Written task: Print exactly what the entries say, line by line, from the first line down to the one with "the finishes share.", inclusive.

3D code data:
___
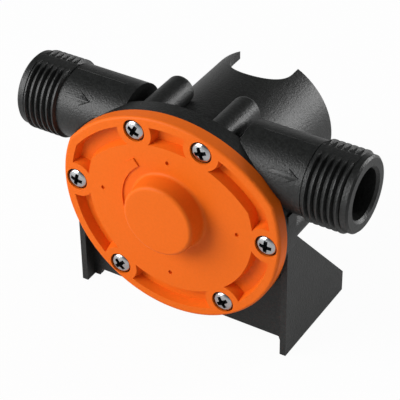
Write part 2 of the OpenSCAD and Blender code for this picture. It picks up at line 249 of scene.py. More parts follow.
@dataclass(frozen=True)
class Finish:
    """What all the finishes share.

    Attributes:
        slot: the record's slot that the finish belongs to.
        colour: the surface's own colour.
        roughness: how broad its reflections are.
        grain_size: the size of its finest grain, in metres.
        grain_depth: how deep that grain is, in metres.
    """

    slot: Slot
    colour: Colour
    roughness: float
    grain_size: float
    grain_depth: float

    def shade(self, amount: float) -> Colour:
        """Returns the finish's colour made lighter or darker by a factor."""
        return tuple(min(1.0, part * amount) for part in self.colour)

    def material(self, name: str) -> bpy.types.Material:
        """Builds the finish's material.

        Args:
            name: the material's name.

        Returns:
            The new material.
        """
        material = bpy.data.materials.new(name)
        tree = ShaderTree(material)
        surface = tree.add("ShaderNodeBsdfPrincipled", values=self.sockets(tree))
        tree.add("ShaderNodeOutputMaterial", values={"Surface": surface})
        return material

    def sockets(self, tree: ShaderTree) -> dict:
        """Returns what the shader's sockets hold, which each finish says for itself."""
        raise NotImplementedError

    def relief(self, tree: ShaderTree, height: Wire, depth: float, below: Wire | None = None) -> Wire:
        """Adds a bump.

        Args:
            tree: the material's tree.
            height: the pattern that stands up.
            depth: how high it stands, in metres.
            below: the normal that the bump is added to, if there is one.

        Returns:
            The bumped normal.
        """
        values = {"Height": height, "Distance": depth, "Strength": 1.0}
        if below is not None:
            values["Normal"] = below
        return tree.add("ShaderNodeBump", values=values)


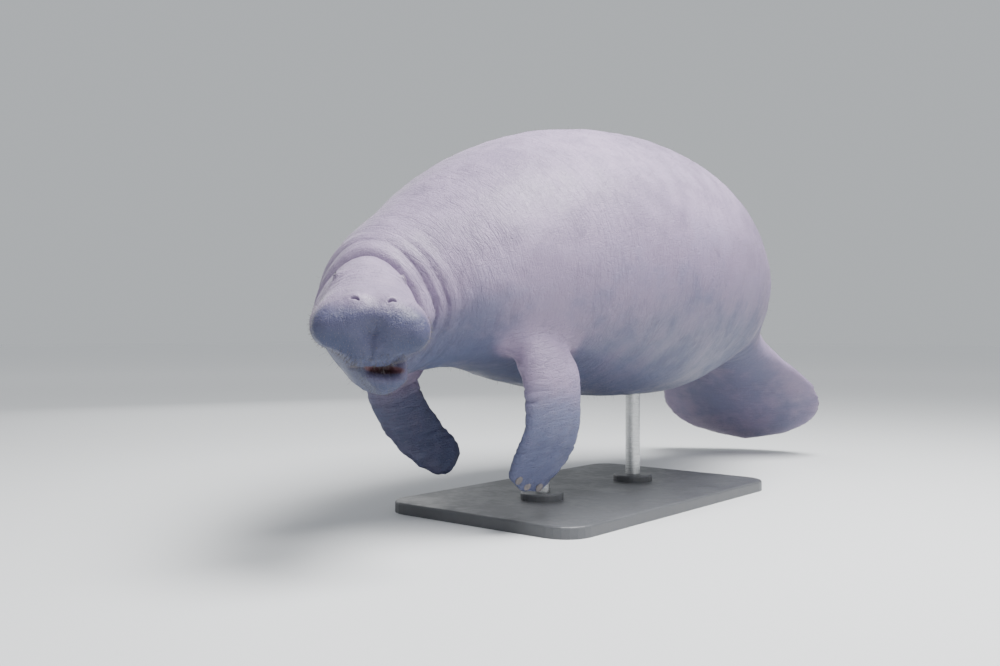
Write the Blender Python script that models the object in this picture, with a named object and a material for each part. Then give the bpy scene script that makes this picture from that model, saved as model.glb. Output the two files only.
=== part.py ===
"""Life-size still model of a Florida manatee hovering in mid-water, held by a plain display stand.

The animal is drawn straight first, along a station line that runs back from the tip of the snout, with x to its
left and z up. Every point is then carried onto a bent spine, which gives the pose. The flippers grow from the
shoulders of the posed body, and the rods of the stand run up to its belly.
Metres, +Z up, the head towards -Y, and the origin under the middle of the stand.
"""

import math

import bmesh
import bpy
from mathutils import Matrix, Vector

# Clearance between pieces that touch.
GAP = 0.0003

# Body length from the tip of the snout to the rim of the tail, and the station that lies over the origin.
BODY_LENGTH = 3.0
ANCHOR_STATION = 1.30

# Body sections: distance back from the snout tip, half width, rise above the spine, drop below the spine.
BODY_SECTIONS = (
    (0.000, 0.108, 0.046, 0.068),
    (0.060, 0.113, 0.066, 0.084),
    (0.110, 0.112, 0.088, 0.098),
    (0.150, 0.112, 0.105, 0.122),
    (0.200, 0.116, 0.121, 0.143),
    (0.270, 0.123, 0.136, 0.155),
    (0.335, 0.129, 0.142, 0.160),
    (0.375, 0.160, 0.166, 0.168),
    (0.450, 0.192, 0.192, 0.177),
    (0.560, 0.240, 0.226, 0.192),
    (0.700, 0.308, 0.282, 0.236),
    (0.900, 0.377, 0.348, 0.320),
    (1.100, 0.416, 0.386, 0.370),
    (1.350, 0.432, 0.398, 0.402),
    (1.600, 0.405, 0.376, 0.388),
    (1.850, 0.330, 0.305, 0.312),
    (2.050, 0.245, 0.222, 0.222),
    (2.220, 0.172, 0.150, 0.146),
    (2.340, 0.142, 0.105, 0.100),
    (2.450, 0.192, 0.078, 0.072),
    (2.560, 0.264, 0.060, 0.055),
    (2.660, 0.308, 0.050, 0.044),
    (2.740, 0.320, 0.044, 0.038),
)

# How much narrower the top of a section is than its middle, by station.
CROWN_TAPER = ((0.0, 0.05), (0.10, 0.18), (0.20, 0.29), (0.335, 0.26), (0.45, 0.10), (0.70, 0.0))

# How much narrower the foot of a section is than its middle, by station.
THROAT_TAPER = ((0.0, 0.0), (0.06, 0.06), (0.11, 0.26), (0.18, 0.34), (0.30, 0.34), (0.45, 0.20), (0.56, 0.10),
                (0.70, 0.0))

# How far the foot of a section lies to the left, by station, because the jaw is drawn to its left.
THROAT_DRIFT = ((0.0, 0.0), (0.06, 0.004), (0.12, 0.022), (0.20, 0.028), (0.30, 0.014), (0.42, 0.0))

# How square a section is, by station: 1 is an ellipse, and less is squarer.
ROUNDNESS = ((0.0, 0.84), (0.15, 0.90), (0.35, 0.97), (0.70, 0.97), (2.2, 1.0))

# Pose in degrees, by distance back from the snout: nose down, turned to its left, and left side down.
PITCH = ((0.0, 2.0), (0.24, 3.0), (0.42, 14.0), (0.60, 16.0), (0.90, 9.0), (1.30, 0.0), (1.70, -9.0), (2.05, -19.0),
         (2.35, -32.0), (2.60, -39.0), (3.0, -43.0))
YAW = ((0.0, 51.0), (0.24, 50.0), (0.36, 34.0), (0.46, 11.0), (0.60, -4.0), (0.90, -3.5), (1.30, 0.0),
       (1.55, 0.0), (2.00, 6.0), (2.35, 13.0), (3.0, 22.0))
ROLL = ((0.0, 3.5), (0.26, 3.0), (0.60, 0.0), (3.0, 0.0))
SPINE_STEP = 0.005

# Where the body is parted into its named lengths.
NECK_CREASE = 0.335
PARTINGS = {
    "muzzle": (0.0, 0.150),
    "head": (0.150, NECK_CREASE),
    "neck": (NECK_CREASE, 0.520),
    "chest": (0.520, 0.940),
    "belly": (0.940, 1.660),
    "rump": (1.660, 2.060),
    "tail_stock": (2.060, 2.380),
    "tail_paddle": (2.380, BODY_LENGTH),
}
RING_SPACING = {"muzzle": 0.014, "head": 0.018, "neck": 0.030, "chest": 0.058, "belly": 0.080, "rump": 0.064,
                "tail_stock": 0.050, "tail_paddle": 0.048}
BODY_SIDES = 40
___
The reply:
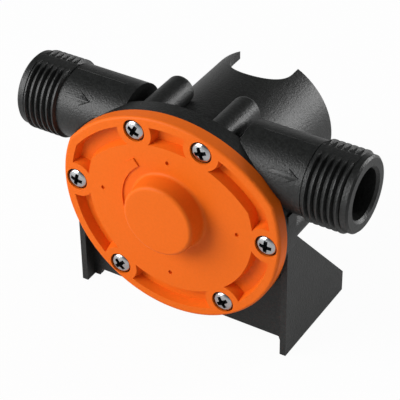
Write part 2 of the OpenSCAD and Blender code for this picture. It picks up at line 249 of scene.py. More parts follow.
@dataclass(frozen=True)
class Finish:
    """What all the finishes share.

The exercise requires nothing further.